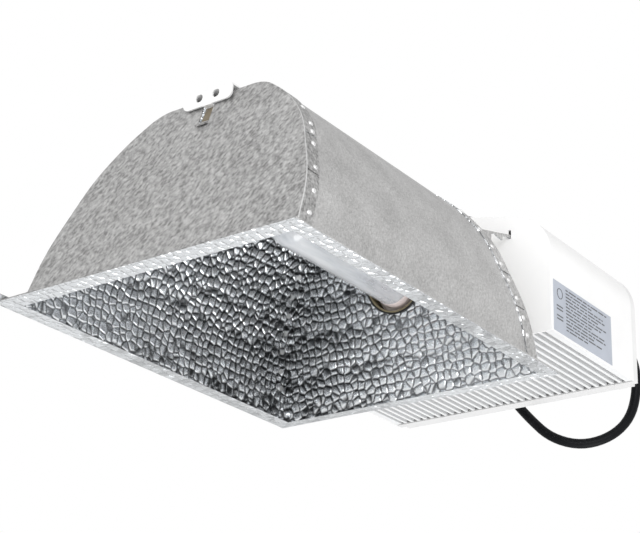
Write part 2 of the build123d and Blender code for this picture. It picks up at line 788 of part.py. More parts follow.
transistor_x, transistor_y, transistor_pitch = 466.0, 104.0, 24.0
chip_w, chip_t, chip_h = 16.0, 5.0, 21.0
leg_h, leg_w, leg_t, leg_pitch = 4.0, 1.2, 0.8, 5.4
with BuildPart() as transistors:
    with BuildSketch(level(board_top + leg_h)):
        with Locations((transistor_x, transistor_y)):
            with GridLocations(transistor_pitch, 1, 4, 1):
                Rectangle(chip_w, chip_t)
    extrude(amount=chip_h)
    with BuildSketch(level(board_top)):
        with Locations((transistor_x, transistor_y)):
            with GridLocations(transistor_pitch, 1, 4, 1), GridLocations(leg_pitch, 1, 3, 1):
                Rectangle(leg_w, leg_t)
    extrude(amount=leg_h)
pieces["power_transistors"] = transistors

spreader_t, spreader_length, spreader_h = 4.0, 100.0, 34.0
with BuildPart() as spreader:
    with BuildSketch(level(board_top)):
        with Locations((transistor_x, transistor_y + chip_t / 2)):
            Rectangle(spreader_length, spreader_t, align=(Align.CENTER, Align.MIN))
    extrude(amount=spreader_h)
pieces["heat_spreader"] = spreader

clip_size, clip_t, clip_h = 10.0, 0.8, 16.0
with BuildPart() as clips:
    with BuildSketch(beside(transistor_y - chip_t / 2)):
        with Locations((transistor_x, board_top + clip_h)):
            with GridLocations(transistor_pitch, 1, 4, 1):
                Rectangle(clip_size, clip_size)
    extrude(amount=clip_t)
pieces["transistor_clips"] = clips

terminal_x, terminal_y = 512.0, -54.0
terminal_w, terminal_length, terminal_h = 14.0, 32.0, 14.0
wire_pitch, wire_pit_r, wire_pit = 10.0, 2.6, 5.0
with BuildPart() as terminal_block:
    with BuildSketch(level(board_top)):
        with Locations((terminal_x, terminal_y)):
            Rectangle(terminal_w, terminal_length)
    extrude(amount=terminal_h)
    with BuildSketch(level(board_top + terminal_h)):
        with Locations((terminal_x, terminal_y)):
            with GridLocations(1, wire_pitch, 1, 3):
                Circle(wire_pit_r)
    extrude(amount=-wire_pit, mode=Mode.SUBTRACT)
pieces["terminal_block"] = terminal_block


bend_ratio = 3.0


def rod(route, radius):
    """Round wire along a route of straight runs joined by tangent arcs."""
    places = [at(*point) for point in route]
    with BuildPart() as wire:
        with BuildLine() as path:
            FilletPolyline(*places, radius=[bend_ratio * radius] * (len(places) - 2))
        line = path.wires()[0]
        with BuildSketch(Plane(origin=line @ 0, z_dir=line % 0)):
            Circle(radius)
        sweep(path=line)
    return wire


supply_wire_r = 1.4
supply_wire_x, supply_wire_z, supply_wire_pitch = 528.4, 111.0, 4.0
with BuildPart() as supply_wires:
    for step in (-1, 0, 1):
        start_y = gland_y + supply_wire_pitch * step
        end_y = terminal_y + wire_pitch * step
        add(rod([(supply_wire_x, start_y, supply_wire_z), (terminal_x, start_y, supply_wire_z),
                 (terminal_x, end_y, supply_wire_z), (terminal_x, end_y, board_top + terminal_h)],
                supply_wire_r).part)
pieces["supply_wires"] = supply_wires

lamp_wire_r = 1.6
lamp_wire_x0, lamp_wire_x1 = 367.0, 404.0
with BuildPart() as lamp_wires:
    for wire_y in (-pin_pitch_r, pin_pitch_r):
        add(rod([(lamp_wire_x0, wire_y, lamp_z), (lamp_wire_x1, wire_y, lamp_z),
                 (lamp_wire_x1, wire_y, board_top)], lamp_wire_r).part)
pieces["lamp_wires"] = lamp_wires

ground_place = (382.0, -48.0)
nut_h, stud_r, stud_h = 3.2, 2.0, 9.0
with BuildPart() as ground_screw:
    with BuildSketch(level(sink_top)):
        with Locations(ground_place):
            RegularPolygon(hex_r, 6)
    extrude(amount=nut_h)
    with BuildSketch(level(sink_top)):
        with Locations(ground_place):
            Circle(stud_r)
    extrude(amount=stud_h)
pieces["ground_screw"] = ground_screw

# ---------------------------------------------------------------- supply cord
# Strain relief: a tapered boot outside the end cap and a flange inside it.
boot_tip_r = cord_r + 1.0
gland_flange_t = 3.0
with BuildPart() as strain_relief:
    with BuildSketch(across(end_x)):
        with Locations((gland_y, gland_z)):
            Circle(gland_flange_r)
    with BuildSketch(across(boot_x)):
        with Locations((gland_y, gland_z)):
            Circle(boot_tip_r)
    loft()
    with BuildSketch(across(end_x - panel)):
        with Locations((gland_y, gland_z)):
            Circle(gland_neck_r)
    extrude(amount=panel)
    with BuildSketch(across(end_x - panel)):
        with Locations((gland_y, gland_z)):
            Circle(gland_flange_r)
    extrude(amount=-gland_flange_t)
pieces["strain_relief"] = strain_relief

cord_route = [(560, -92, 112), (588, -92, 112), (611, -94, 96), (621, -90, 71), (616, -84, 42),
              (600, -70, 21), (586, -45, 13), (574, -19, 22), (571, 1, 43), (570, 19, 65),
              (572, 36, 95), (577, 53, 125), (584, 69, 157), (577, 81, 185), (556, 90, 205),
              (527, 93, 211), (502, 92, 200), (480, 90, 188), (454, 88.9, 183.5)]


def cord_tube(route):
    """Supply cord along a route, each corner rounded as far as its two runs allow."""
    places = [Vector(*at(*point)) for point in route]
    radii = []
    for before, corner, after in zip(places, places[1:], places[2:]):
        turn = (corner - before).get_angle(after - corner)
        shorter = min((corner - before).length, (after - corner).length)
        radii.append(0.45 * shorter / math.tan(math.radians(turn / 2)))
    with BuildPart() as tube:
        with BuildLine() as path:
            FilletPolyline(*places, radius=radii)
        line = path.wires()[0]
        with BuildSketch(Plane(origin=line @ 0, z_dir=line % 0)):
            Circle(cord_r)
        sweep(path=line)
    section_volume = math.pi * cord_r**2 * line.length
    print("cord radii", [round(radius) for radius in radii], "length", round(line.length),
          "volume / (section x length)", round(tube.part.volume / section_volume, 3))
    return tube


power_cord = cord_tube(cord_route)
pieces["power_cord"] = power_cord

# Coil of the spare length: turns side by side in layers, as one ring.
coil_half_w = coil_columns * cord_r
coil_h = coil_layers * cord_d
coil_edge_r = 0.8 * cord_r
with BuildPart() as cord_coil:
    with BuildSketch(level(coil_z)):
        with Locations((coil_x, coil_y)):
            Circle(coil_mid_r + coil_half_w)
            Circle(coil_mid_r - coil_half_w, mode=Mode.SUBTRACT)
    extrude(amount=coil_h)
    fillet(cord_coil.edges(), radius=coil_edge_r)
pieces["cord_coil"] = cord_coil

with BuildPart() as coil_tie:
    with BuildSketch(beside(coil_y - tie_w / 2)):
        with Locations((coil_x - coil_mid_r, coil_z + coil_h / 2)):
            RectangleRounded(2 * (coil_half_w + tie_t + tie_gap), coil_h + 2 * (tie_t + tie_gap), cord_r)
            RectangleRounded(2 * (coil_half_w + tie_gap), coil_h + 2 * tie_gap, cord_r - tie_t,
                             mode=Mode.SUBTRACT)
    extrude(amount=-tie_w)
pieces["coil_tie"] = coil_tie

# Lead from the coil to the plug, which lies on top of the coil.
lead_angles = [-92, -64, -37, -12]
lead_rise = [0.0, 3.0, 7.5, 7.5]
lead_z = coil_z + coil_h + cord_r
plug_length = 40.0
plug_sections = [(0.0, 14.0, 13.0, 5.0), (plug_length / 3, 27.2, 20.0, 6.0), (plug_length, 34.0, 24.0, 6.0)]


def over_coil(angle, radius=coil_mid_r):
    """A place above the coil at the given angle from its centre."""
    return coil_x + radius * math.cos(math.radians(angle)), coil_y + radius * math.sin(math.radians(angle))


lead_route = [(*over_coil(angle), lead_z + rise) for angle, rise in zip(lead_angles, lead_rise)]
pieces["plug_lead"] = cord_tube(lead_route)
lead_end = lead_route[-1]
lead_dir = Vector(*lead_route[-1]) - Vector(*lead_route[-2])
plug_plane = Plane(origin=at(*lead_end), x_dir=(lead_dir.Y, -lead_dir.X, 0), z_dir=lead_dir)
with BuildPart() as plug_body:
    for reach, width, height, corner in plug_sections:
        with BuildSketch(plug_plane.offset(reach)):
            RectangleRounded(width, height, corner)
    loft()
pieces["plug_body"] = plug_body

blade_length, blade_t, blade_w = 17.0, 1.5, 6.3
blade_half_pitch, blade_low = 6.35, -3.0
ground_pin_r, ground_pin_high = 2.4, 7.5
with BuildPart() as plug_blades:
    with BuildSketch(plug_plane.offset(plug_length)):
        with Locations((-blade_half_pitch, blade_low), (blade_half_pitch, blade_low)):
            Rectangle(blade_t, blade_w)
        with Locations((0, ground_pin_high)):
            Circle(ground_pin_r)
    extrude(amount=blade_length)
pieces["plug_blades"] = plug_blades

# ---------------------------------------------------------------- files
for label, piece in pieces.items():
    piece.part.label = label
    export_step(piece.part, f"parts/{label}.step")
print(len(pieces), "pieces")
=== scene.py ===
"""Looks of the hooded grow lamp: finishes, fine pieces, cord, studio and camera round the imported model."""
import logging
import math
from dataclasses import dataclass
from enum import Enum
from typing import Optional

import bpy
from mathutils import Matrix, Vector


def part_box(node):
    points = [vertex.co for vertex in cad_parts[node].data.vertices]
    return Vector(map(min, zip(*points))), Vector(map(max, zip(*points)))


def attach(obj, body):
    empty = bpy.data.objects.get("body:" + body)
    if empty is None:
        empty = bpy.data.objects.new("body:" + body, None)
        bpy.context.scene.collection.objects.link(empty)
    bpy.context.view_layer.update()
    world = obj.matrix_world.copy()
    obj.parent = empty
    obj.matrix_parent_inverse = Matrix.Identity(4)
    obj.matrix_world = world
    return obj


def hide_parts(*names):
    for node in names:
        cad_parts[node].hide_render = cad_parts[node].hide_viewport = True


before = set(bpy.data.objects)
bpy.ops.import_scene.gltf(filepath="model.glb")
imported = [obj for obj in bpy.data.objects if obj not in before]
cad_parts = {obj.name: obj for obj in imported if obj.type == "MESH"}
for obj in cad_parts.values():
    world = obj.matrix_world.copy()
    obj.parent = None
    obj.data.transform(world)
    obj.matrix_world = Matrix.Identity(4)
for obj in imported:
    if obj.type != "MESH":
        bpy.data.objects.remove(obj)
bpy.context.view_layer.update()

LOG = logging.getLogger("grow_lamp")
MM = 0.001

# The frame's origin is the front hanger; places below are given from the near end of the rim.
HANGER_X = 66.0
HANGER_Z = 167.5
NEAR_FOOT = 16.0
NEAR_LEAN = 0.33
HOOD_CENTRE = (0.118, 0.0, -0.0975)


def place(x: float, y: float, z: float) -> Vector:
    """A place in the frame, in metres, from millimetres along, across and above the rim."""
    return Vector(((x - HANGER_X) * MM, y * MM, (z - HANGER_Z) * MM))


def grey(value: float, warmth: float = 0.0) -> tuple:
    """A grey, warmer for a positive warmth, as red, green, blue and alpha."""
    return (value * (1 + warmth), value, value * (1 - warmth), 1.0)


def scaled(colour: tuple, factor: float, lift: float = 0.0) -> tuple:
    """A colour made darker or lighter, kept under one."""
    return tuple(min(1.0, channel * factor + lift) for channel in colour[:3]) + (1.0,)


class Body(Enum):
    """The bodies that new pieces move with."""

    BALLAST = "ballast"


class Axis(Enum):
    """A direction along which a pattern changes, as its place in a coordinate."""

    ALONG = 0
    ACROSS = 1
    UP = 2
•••
* [Task to complete] Pull out every line above that holds the word "Identity".

* [In response]
    obj.matrix_parent_inverse = Matrix.Identity(4)
    obj.matrix_world = Matrix.Identity(4)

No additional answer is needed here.